The coop stood silent and dim inside, only the sound of a slow drip from snow melting above the entry. Standing there, looking in, I wondered why the coop had whispered to me. Was there something I was missing? I stood there for a moment, listening to the drip drip in the dim entry, and then turned and crunch, crunched my way back past The Chicken Bush and to the earthen bridge.
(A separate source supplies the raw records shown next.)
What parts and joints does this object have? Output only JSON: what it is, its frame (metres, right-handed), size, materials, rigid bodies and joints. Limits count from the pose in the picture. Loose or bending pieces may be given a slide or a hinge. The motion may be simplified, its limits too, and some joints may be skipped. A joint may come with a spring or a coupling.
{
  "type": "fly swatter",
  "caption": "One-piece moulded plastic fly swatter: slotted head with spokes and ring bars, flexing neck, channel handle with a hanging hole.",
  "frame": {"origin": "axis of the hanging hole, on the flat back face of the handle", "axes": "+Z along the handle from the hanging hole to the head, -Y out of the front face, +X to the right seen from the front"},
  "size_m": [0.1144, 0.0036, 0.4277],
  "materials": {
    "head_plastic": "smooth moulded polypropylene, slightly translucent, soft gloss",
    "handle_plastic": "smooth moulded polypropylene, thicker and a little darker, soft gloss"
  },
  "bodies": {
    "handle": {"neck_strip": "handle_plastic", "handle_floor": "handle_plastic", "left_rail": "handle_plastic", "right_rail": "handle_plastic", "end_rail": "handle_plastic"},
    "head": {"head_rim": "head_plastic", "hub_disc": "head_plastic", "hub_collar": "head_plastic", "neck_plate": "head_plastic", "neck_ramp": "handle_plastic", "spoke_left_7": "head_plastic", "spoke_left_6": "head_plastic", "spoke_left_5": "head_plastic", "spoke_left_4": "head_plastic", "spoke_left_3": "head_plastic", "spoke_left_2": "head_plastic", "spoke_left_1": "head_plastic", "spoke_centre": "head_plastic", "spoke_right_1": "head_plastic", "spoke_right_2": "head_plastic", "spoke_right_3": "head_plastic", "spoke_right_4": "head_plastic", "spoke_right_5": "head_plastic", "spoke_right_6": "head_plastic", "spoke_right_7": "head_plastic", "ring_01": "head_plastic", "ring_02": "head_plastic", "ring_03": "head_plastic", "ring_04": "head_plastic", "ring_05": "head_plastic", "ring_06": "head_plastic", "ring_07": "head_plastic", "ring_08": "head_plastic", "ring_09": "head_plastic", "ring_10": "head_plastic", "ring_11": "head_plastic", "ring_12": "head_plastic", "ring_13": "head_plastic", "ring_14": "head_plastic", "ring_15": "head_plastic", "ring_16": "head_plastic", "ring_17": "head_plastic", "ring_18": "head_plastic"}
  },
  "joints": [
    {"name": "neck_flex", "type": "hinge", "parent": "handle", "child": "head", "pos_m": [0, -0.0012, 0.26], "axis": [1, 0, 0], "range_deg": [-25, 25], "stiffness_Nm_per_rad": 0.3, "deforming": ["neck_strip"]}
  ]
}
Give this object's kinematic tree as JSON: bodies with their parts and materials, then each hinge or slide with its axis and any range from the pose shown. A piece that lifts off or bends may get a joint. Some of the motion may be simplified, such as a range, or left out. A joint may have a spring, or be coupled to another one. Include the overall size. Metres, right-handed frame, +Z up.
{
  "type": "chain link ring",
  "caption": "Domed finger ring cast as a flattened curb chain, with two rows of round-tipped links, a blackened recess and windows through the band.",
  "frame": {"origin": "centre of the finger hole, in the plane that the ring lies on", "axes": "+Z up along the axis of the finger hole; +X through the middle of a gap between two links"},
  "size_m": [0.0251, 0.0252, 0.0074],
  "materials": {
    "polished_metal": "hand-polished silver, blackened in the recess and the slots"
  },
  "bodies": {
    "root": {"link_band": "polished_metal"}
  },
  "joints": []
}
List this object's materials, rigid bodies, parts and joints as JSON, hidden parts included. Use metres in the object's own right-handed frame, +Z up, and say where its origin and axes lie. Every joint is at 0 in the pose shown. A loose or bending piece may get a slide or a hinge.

And then, there she was! Swooping and banking along the creek and through the tree branches. I could hear the sound of the air in her wings as she pulled up and landed on the lowest branch of a young oak, not more than 15 feet from where I was crunching along. I froze, drew in my breath sharply. I had seen her dark eye as she steered toward her landing spot. But now her head and her view of me was blocked by the trunk of the young tree. I could see her fluttering her striped tail feathers – shaking them from side to side as she sat there, focusing on the creek bank, waiting for some small prey to move. I remained absolutely still, a knot forming in my throat. Never having been so close, I literally felt her presence.
For some reason, I wanted to let my presence be known as well. So I slowly leaned to my right and peaked around the tree trunk. She caught sight of me, I saw the flash of recognition in her beautiful dark eye, and with a surprised little muffled squawk/gurgle, she rose from the branch, spread her wings, and disappeared among the trees lining the creek bank.
I stood there a moment longer, exhaled, and a smile started to form. I chuckled as I started my crunch, crunching back to the house. For I’m sure I heard her say “Eek!! It’s YOU!! The crazy grey-haired banshee woman!” (wink)
My hand on the door latch, I turned toward the creek, wished her successful hunting, and thanked that little red chicken shed for whispering me back to the chicken yard, late in that snowy grey day, about an hour before dusk.